EXERCISE> From the first line of the data below, repeat each line exactly until you reach the line with "cover_finish = cover_rubber()"; include that line too.

STORED DATA>
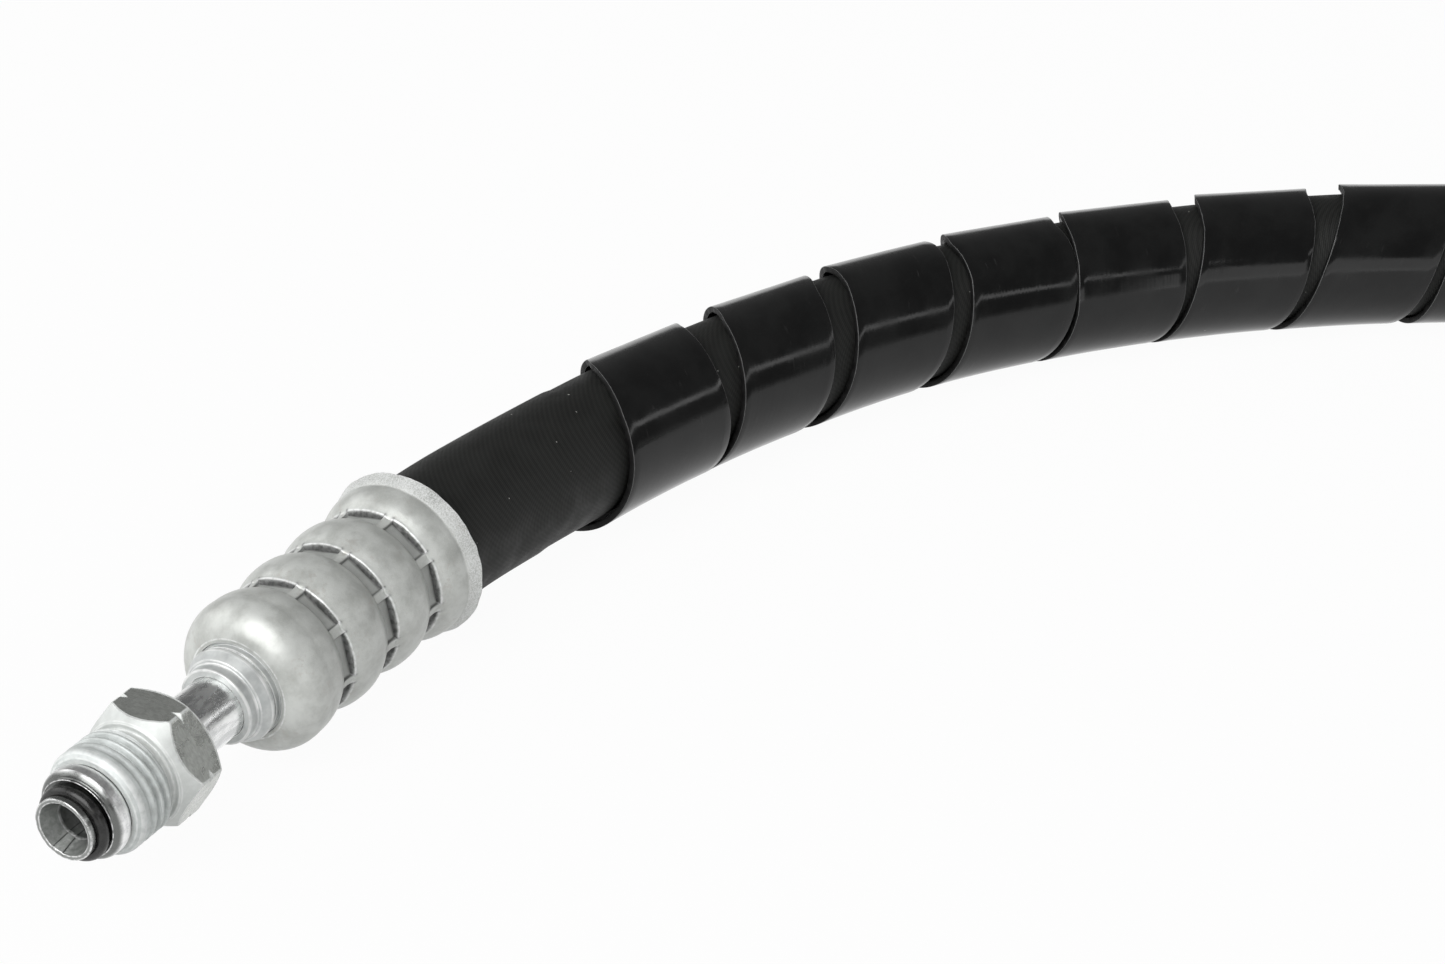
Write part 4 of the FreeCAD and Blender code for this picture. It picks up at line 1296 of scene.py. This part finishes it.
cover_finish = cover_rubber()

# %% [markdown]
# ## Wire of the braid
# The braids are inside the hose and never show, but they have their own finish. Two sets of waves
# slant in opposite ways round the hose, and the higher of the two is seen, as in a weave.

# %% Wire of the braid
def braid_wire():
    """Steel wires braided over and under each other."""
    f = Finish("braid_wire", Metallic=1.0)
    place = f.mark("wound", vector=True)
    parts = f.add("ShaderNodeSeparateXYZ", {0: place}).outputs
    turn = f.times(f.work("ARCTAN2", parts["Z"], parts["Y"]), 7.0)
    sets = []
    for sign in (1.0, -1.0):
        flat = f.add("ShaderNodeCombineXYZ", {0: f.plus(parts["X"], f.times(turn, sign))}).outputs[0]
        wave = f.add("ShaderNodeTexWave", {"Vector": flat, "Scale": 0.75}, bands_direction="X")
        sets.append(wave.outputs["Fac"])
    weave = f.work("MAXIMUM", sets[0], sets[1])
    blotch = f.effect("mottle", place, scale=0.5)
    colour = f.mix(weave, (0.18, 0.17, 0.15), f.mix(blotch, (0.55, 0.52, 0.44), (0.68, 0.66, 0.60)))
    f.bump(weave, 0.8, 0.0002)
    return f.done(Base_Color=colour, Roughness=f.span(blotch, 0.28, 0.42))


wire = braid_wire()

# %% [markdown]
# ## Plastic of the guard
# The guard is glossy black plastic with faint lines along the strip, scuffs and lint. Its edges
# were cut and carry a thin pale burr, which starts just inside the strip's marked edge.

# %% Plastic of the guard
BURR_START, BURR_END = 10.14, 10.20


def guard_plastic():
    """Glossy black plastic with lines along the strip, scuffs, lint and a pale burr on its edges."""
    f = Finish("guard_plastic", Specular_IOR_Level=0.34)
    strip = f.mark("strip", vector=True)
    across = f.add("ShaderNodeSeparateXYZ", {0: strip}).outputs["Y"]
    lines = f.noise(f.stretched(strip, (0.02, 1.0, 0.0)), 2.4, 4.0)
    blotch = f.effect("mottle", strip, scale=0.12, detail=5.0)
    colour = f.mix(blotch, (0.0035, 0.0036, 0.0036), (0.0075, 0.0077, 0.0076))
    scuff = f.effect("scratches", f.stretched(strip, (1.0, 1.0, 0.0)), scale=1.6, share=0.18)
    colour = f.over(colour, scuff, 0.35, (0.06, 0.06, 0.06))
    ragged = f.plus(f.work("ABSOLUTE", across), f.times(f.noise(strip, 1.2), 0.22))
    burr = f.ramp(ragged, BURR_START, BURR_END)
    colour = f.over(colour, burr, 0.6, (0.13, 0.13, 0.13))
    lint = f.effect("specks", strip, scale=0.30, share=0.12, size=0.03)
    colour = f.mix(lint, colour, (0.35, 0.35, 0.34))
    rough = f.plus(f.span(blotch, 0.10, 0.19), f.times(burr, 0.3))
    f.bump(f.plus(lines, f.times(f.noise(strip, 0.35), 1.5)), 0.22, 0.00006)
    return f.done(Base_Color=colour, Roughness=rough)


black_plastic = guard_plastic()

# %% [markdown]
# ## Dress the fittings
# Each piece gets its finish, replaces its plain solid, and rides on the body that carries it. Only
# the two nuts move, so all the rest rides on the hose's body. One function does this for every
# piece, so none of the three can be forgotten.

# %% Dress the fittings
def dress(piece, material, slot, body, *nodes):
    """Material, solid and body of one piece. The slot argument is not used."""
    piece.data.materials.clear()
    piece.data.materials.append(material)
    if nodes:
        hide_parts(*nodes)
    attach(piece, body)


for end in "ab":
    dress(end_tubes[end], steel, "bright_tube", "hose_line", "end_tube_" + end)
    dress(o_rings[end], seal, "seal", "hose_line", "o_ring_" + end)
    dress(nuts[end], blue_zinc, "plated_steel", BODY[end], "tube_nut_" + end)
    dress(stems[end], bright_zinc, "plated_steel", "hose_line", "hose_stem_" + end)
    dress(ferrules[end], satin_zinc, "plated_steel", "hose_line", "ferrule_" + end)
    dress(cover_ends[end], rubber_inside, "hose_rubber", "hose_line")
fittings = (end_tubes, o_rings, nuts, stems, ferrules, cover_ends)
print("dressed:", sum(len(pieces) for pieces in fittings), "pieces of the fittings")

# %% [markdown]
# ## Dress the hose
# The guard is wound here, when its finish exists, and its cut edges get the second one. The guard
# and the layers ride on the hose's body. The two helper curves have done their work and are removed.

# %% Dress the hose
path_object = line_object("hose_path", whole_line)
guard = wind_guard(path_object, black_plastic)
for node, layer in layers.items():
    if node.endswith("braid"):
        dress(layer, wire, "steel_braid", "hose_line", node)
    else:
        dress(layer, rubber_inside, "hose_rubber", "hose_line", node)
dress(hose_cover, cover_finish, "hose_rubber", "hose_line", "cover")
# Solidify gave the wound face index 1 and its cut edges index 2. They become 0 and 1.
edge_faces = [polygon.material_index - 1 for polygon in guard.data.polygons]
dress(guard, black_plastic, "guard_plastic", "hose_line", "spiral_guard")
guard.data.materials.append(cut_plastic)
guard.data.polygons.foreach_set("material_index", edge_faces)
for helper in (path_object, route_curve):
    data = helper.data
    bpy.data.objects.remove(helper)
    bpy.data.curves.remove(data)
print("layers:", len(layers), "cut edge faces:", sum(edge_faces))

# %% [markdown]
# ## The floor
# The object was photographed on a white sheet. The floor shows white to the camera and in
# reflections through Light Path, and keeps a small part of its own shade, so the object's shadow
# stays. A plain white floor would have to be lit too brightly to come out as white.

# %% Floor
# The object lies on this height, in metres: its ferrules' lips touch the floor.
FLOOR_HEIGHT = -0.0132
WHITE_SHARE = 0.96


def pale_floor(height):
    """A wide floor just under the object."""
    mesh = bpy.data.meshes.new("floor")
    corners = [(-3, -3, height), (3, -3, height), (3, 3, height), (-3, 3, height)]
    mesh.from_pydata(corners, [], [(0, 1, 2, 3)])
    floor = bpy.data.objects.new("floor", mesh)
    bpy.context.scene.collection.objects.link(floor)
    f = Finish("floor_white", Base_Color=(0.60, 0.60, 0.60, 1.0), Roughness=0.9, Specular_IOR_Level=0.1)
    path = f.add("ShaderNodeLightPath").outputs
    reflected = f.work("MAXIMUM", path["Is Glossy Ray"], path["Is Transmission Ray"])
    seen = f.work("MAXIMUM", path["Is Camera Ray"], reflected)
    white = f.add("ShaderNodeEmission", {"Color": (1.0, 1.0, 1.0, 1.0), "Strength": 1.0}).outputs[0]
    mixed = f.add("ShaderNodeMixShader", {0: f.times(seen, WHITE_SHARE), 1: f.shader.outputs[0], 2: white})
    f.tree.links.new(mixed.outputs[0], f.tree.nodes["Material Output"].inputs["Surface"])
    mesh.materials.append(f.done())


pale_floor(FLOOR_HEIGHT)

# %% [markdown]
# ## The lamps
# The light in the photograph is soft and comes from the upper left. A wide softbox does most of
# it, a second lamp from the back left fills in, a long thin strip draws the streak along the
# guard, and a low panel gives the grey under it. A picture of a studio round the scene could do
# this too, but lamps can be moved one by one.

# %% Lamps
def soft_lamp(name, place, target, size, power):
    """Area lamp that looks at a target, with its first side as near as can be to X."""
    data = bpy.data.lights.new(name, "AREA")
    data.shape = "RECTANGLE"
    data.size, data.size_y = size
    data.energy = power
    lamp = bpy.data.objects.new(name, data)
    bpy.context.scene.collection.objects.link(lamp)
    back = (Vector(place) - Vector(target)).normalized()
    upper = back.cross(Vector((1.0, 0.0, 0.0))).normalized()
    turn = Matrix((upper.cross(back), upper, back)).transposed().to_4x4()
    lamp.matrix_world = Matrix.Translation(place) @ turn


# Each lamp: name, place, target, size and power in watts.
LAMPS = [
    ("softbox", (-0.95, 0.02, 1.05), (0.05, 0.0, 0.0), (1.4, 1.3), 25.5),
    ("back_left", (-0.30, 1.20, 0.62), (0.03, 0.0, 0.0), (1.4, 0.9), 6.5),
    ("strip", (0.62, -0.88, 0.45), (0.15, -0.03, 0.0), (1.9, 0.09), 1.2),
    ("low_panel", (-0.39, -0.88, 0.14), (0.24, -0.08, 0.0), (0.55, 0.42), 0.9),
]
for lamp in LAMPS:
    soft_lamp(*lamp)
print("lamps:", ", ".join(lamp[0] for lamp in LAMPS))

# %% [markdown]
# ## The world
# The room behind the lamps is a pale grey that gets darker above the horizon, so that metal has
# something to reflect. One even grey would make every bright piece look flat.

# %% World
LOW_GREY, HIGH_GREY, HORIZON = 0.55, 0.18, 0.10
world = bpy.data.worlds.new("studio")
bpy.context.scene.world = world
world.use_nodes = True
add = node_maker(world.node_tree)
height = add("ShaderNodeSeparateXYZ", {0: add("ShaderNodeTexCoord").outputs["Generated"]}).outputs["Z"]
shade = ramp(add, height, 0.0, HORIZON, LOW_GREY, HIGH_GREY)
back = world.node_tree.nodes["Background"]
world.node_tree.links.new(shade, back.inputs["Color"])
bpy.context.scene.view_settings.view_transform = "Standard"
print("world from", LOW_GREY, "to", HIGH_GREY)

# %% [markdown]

ANSWER>
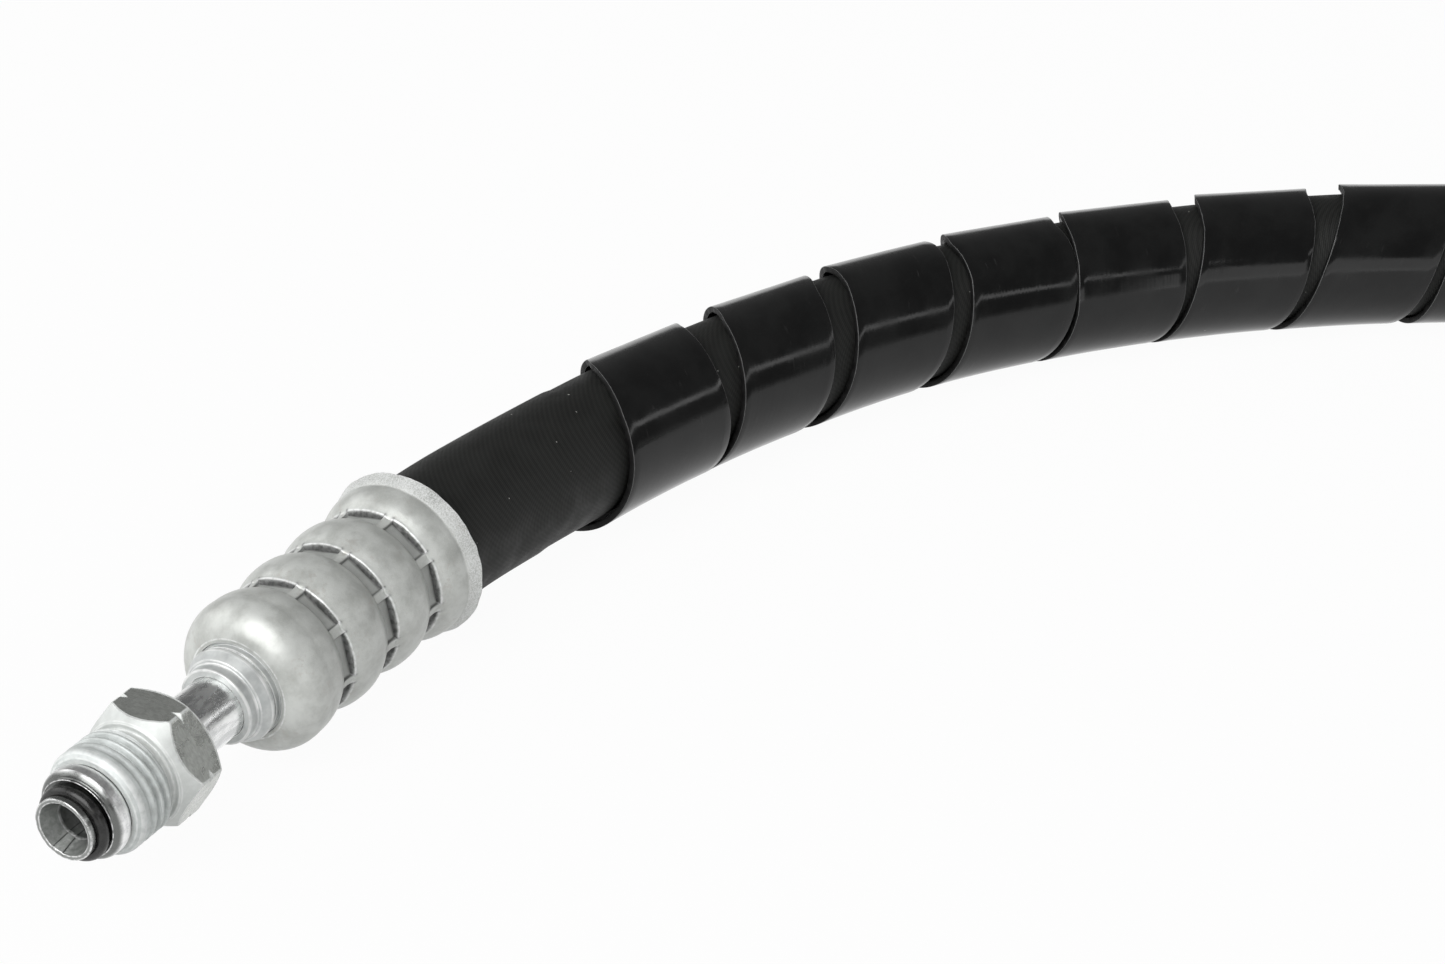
Write part 4 of the FreeCAD and Blender code for this picture. It picks up at line 1296 of scene.py. This part finishes it.
cover_finish = cover_rubber()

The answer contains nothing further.